Written instruction
Return the listing below word for word.

Given information
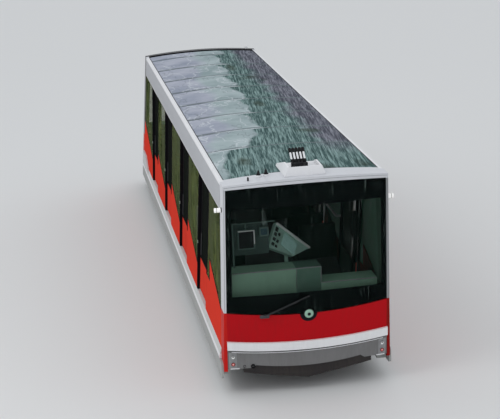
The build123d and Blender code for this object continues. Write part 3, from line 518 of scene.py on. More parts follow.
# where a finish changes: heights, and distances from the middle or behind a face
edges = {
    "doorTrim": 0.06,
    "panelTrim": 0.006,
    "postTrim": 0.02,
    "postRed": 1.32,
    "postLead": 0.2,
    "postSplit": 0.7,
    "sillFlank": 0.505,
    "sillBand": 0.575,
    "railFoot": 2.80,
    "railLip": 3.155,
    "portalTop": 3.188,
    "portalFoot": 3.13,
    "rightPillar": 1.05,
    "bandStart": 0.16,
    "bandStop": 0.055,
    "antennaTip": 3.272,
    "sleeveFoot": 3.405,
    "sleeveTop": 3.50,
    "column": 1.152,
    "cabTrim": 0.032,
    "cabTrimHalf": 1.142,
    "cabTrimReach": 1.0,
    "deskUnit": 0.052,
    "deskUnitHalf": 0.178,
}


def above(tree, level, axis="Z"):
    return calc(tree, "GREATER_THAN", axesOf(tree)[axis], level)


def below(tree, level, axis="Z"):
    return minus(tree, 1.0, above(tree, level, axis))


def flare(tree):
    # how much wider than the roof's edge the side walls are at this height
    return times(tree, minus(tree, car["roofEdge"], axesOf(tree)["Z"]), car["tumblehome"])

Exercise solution
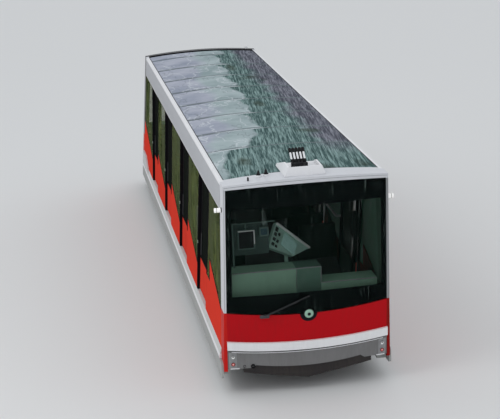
The build123d and Blender code for this object continues. Write part 3, from line 518 of scene.py on. More parts follow.
# where a finish changes: heights, and distances from the middle or behind a face
edges = {
    "doorTrim": 0.06,
    "panelTrim": 0.006,
    "postTrim": 0.02,
    "postRed": 1.32,
    "postLead": 0.2,
    "postSplit": 0.7,
    "sillFlank": 0.505,
    "sillBand": 0.575,
    "railFoot": 2.80,
    "railLip": 3.155,
    "portalTop": 3.188,
    "portalFoot": 3.13,
    "rightPillar": 1.05,
    "bandStart": 0.16,
    "bandStop": 0.055,
    "antennaTip": 3.272,
    "sleeveFoot": 3.405,
    "sleeveTop": 3.50,
    "column": 1.152,
    "cabTrim": 0.032,
    "cabTrimHalf": 1.142,
    "cabTrimReach": 1.0,
    "deskUnit": 0.052,
    "deskUnitHalf": 0.178,
}


def above(tree, level, axis="Z"):
    return calc(tree, "GREATER_THAN", axesOf(tree)[axis], level)


def below(tree, level, axis="Z"):
    return minus(tree, 1.0, above(tree, level, axis))


def flare(tree):
    # how much wider than the roof's edge the side walls are at this height
    return times(tree, minus(tree, car["roofEdge"], axesOf(tree)["Z"]), car["tumblehome"])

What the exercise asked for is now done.